Copenhagen, Denmark, 6-8 July 2017: 33rd EGOS Colloquium, The Good Organization
Sub-theme 04: (SWG) Long-shots and Close-ups: Organizational Ethnography, Process and History
Convenors: Juliette Koning, Oxford Brookes University, United Kingdom; Sierk Ybema, VU University Amsterdam, The Netherlands; Merlijn van Hulst, Tilburg University, The Netherlands
In the EGOS Standing Work Group (SWG) 04 on “Organizational Ethnography” we want to discuss the use and usefulness of an ethnographic approach to studying organizational processes. Ethnography is claimed to be sensitive to both historical context and the micro-dynamics of organizational life (Bate,1997; Ybema et al., 2009).
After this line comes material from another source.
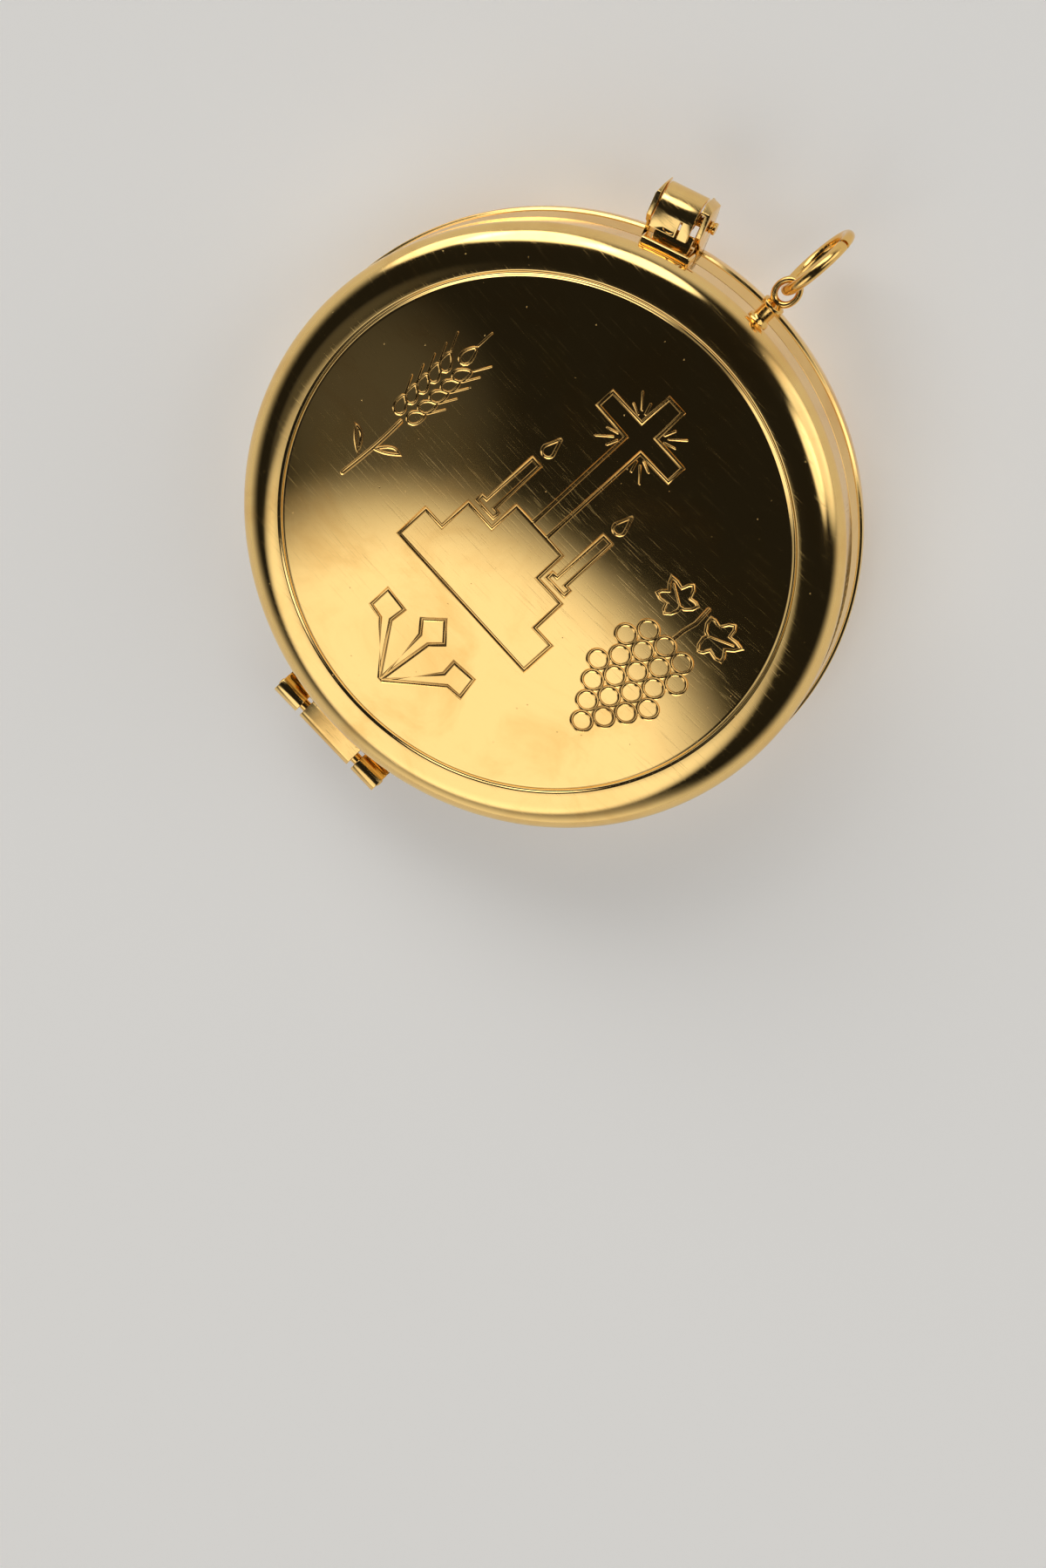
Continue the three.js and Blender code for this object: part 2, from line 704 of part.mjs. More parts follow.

Van Hulst, Ybema and Yanow (forthcoming) argue, for instance, that an ethnographic approach is well suited for process studies, as ethnographers ‘draw close enough to observe the precariousness of organizational processes, stay long enough to see change occurring, and are contextually sensitive enough to understand the twists and turns that are part of organizational life’. ‘By virtue of its situated, unfolding, and temporal nature,’ as Jarzabkowski et al. (2014, p. 282) put it, ethnography ‘is revelatory of processual dynamics’.